I wonder how Massachusetts Senator John Fitzgerald Kennedy would have done if he and that girlfriend of Sam Giancana's hadn't run their car off that bridge...:confused: Humphrey's refusal to support the CIA's plans to destroy the Castro Regime helped lead after all to Krushchev's total humiliation during the Missile Crisis, what with no provocation by us to justify a Soviet missile base in Cuba it left Humphrey's hands free to launch a total blockade of Cuba and force the island to be left untouched but demilitarized. (1)

1) As a typical sign of Soviet bureaucracy, the missile plan went forward despite Humphrey's signing an executive order to destroy all of America's IRBM missiles in Europe three months before the first Soviet equipment shipped out to Cuba. Thereby removing a central fallback position for the Soviets should they ever have been caught in their actions, as both the Soviet Foreign Ministry and GRU (military intelligence) warned could happen.
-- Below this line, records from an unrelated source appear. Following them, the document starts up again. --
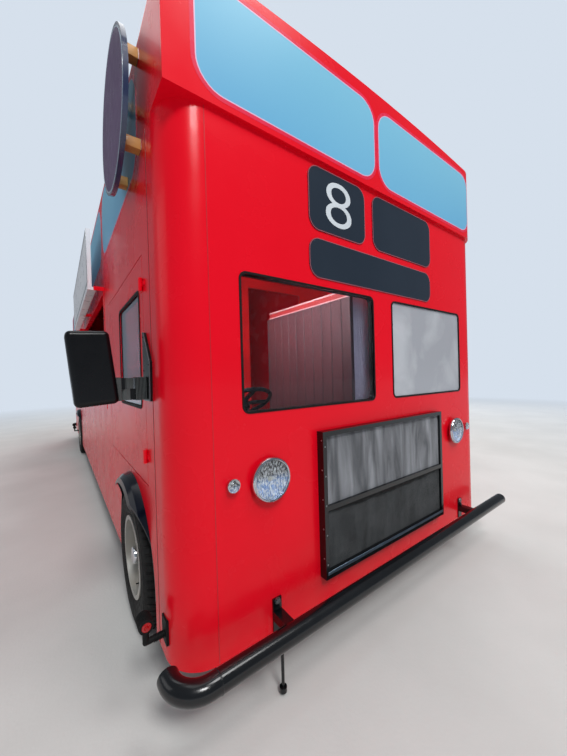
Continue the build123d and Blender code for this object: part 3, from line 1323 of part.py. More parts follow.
write("hatch_frame", hatch_frame())
write("hatch_flap", hatch_flap())
write("serving_counter", serving_counter())
write("counter_leaf", counter_leaf())
write("cab_door_offside", cab_door())
write("cab_door_nearside", other_side(cab_door()))
write("cab_glass_offside", cab_glass())
write("cab_glass_nearside", other_side(cab_glass()))
write("rear_door", rear_door())
write("bulkhead", bulkhead())
write("cab_partition", cab_partition())
write("seat_frame", seat_frame())
write("seat_cushions", seat_cushions())
write("dashboard", dashboard())
write("steering_wheel", steering_wheel())
for axle, distance in (("front", FRONT_AXLE_BACK), ("rear", REAR_AXLE_BACK)):
    write(axle + "_wheel_offside", wheel(back(distance)))
    write(axle + "_tyre_offside", tyre(back(distance)))
    write(axle + "_wheel_nearside", other_side(wheel(back(distance))))
    write(axle + "_tyre_nearside", other_side(tyre(back(distance))))
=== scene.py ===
import math

import bmesh
import bpy
from mathutils import Matrix, Vector, noise


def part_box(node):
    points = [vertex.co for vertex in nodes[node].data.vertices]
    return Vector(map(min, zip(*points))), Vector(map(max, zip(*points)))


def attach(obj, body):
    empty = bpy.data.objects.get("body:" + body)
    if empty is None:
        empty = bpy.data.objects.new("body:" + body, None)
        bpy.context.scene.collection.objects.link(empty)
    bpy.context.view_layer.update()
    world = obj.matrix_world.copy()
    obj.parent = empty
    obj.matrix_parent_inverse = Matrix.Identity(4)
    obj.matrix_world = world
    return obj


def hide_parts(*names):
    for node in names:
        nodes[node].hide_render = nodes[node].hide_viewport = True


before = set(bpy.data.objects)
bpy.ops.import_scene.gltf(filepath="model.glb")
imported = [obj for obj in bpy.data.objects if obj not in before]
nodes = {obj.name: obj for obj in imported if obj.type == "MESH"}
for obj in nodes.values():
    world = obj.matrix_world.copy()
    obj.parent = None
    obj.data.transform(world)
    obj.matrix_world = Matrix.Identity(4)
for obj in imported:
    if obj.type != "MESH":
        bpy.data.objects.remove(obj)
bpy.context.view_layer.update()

# Lengths are in metres. X runs to the nearside, the front faces -Y and Z is up.
COACH = "coachwork"
SIDES = (("offside", -1), ("nearside", 1))
AHEAD = (0, -1, 0)
FRONT_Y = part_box("front_wall")[0].y
UPPER_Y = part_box("upper_front_panel")[0].y
SIDE_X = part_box("front_wall")[1].x
SKIRT_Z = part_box("front_wall")[0].z
DECK_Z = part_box("front_wall")[1].z
CORNER_RADIUS = 0.165
CORNER_X = SIDE_X - CORNER_RADIUS
ROOF_EDGE_X = SIDE_X - 0.1
ROOF_EDGE_Z = 2.95
ROOF_CROWN = 0.04
# How deep a thin piece stands in the surface below it, and how far a film stands proud
SUNK = 0.0010
FILM = 0.0006


# Colours and procedural looks
SHINE = "Specular IOR Level"
ROAD_DUST = (168, 152, 132)
DUST_Z = (0.2, 0.62)


def light(red, green, blue):
    """A colour given as it shows on a screen, 0 to 255, as light values."""
    shares = [part / 255 for part in (red, green, blue)]
    return [s / 12.92 if s <= 0.04045 else ((s + 0.055) / 1.055) ** 2.4 for s in shares] + [1.0]


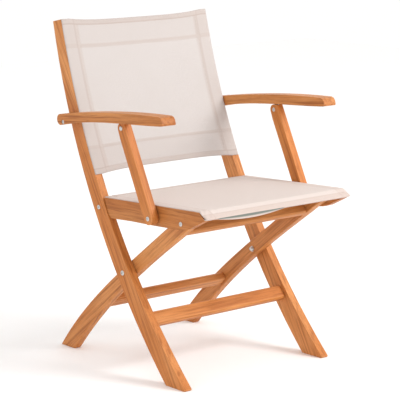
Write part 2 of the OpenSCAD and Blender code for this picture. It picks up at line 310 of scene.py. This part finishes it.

By the time the Soviet missile bases in Cuba were becoming operational the American Jupiter rocket bases in Turkey had been stripped bare. Between Humphrey's wise diplomacy in dealing with Cuba and Castro's having been exposed as a complete Soviet Tool as much as the DDR's Ernst Honecker (2), he wound up not amounting to much in the Cold War. Too bad for Humphrey that his actions didn't stop him from losing the US House and getting creamed in the Senate only days later on Election Day.

2) Unfair, perhaps. In point of fact while Castro made a good lapdog for the Soviets (3), he wasn't on the scale of East Germany's "Yessir, no sir, three bags full sir!".

3) OOC: Remember, this is from the POV of someone who lives in a world that didn't come quite so close to WWIII over Cuba and Castro didn't have the justifications of Anti-American animosity due to the Bay of Pigs, saboteurs encroaching on his country, and his facing 637 (or so:eek:) separate CIA assassination attempts.
List of British Prime Ministers
1951-55: Winston Churchill (Conservative Majority)
1955-63: Anthony Eden (Conservative Majority)
1963-68: Harold Macmillan (Conservative Majority)
1968-72: Edward Heath (Con-Liberal Coalition)
1972-77: Michael Stewart (Labour Majority)
1977-79: Reginald Maudling (Conservative Majority) [Died in Office]
1979-83: Margaret Thatcher (Con-Liberal Coalition)
1981-85: Roy Jenkins (Labour Majority)
1987-92: Michael Heseltine (Conservative Majority)
1992-97: Paddy Ashdown (Labour Majority)
1997-2005: Michael Howard (Conservative Majority)
2005-10: Charles Kennedy (Labour-British Socialist Party Coalition)
2010-15: Kenneth Clarke (Conservative Majority)
2015-present: Jim Hacker (Conservative Majority)

OOC: No Falklands? Methinks the USA ITTL would be even worse in supporting juntas, hence worse troubles in Argentina, and the Argentines not facing arms embargoes and getting better equipment.
 
What about America's health care system? After all, Nixon was responsible for our modern federalized health care service.